Two. Canary deployment. Don't deploy a new agent build to all customers at once. Run on a fraction first; measure end-to-end success on real production data; compare against the prior build. Roll forward only if the eval holds.
Three. Refuse-tier discipline. The agent is constitutionally forbidden from acting past where it can verify. Below the verification threshold, the agent escalates, surfaces uncertainty, or refuses — rather than guessing forward and compounding the next step's reliability against an already-shaky one.
Four. Configuration-layer ownership of failure. When the agent fails in production, the fix is not the customer's job. The configuration agent on the vendor's side owns the retune, the data-quality fix, the prompt revision. The customer's role is to surface the failure; the vendor's role is to resolve it.
What to ask any vendor
Three questions, in order. They are the structural questions that separate vendors that have thought about compounding from vendors that have not.
Does each agent have a published per-task eval suite? If yes, can I read the eval results before I sign up? If no, the agent has not been measured against compounding, and the marketing reliability number is whatever the demo showed you.
What does the agent refuse to do? A specific list of refused work is the buyer-readable form of the refuse tier. A vendor that cannot name what their agent will not do is a vendor that has not designed the agent to stop at the verification boundary.
Who owns the fix when the agent misfires in production? If the answer is the buyer, you are also hiring a part-time AI-agent operator alongside the agent itself. If the answer is the vendor, the architecture matches the price.
The edge
The Sullivan & Cromwell hallucinated-citations filing in April 2026 is the canonical concrete case. The partner was not a junior attorney; the firm was not a junior firm; the model was not a primitive tool. The failure mode was the agent acting past where it could verify — fabricating citations rather than refusing to ship them — and the buyer was the one who paid the cost (sanctions, public letter to the judge, brand damage).

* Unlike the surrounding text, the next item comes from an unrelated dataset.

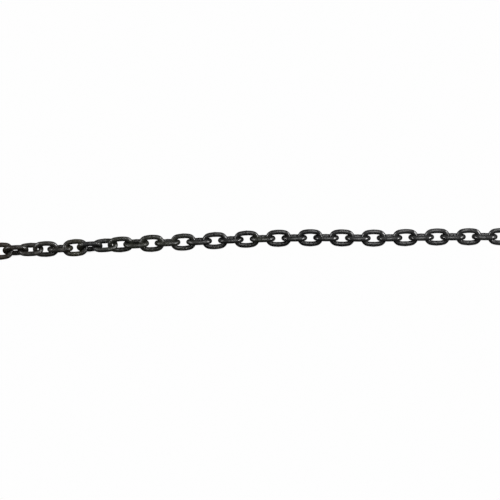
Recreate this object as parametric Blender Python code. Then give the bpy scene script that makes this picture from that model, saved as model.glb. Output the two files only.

The structural answer is not 'AI is unreliable.' The structural answer is that the agent that drafted the brief had no constitutional discipline preventing the unverified-citation ship. A different agent, with a hard-coded refuse tier at the citation-verification boundary, could not have produced that filing.
We wrote the longer argument on that case at /guide/framework/ai-constitutions-prevent-sullivan-cromwell-failure. The point of citing it here is that the 95% math is not abstract. It produces real, dated, publicly-known failures, and the architecture that prevents them is published.
Honest take
We are not claiming Fidelic agents are 99.9% reliable per step, or that any AI agent currently is. The compounding math is structural to autonomous multi-step work on imperfect data. What we are claiming is that the architecture matters more than the headline reliability number, and that the four architectural moves above — eval suites, canary deployment, refuse-tier discipline, configuration-layer ownership — are the load-bearing ones.
On the eval suites: every Fidelic Roster agent has them, run at formation. The current published version covers task-specific tests and edge-case scenarios. The deeper version — buyer-readable eval results per agent — is on the roadmap and not yet shipped. When it ships, the buyer will be able to read the per-step success rate on the agent's actual production work before signing up.
On the refuse tier: every agent's constitution names refused work, and the four-tier authority model (autonomous / review-required / escalate / refuse) is published per agent on the Roster detail page. The buyer can read it before hiring.
The 95% number is a tell. A vendor that reports a per-step reliability and lets the buyer assume end-to-end is doing the math the buyer should be doing. A vendor that reports the end-to-end number, publishes the eval suite, names the refuse tier, and takes ownership of production failure is doing the math you can hold them to.
Bring the per-step number to any AI-agent purchase decision. Raise it to the power of the number of steps the task requires. The result is what you will see in production. If the result is below your tolerance, the architecture has to make up the difference, or the agent will not survive.